You can choose from among the following load balancing strategies:

Replication-Based Load Balancing

When you configure a replication policy for a clustered OC4J EJB application (see "State Replication"), OC4J can automatically select an OC4J instance at random from the pool of OC4J instances in the cluster when the first client request is serviced. You can configure how subsequent requests will be load balanced.

For more information, see "Configuring Replication-Based Load Balancing".

Static Retrieval Load Balancing

If you decide not to use EJB replication, but you want to load balance client requests across several statically specified OC4J processes, you can use static retrieval by providing the URLs for all of these processes in the JNDI URL property.

For more information, see "Configuring Static Retrieval Load Balancing".

DNS Load Balancing

If you decide not to use EJB replication, but you want to load balance client requests across several DNS-managed OC4J processes, you can use DNS retrieval by configuring your DNS server with a single hostname associated with the desired OC4J host IP addresses and specifying this hostname in the JNDI URL property.

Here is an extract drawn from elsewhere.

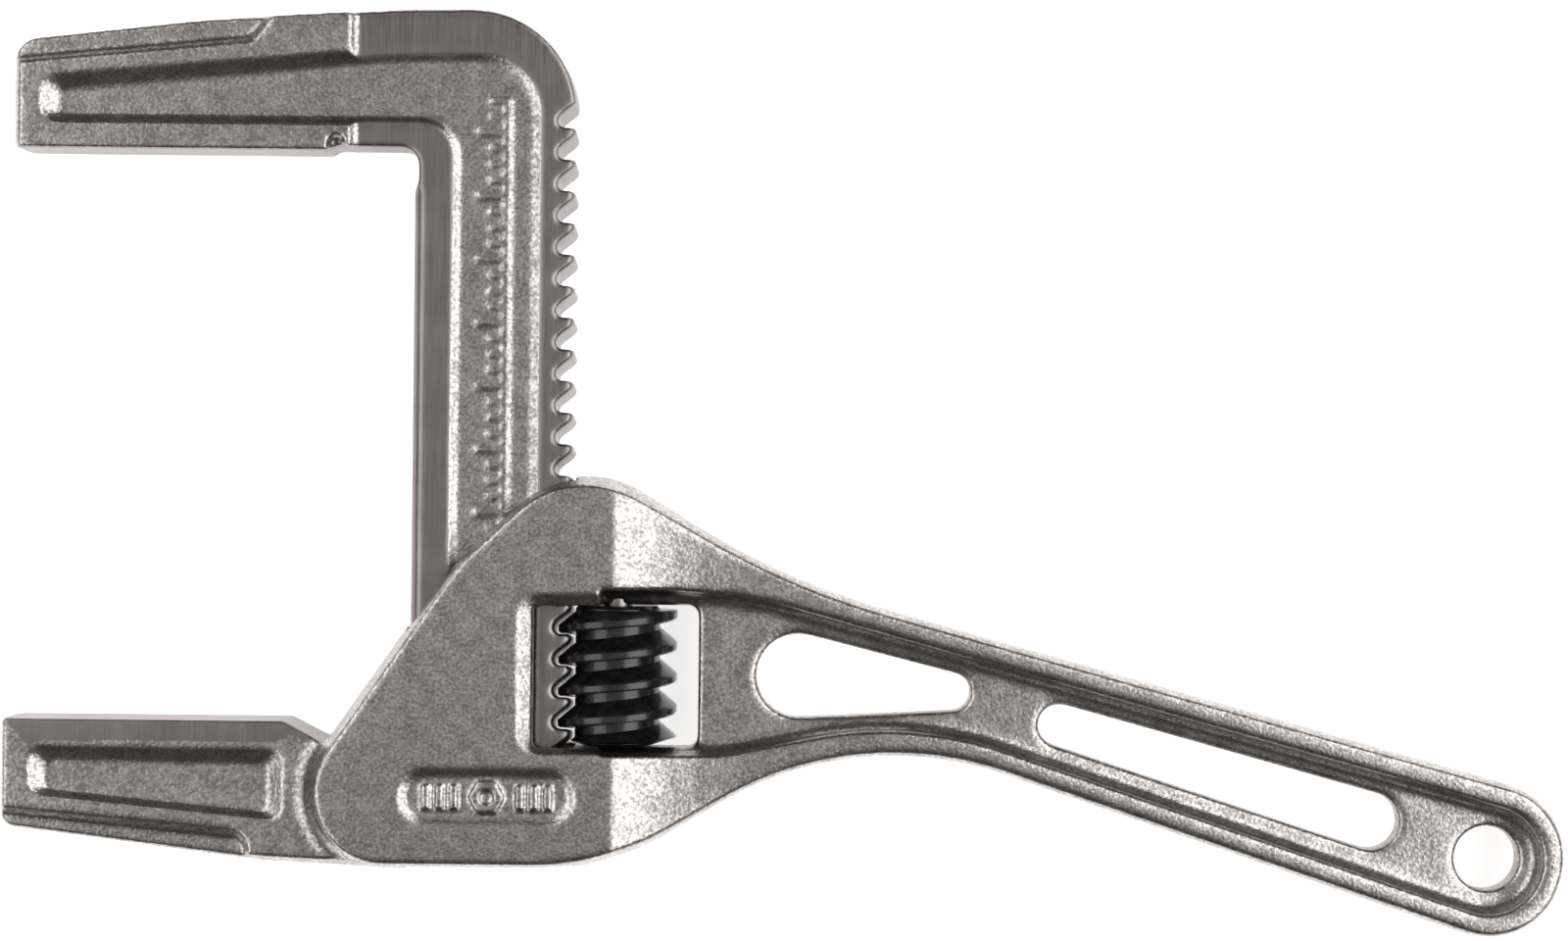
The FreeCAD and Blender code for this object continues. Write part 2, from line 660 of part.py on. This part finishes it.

For more information, see "Configuring DNS Load Balancing".

Failover

Failover requires that the state of the bean is replicated, so that when the original bean terminates unexpectedly, the request can be transparently forwarded to another OC4J process in the cluster.

For more information, see "State Replication".

Transactions

Transactions cannot failover. There is no reinstating an interrupted transaction in another bean. Instead, the transaction rolls back and must start over.

For more information, see "Understanding EJB Transaction Services".

Performance

The performance for clustering stateful session beans is dependent on the type of replication (see "State Replication") and load balancing (see "Load Balancing") options you choose.

You must choose the appropriate balance between replication frequency and robustness: the more frequently you replicate, the smaller the window of opportunity for losing state but the higher the load on the application server and network.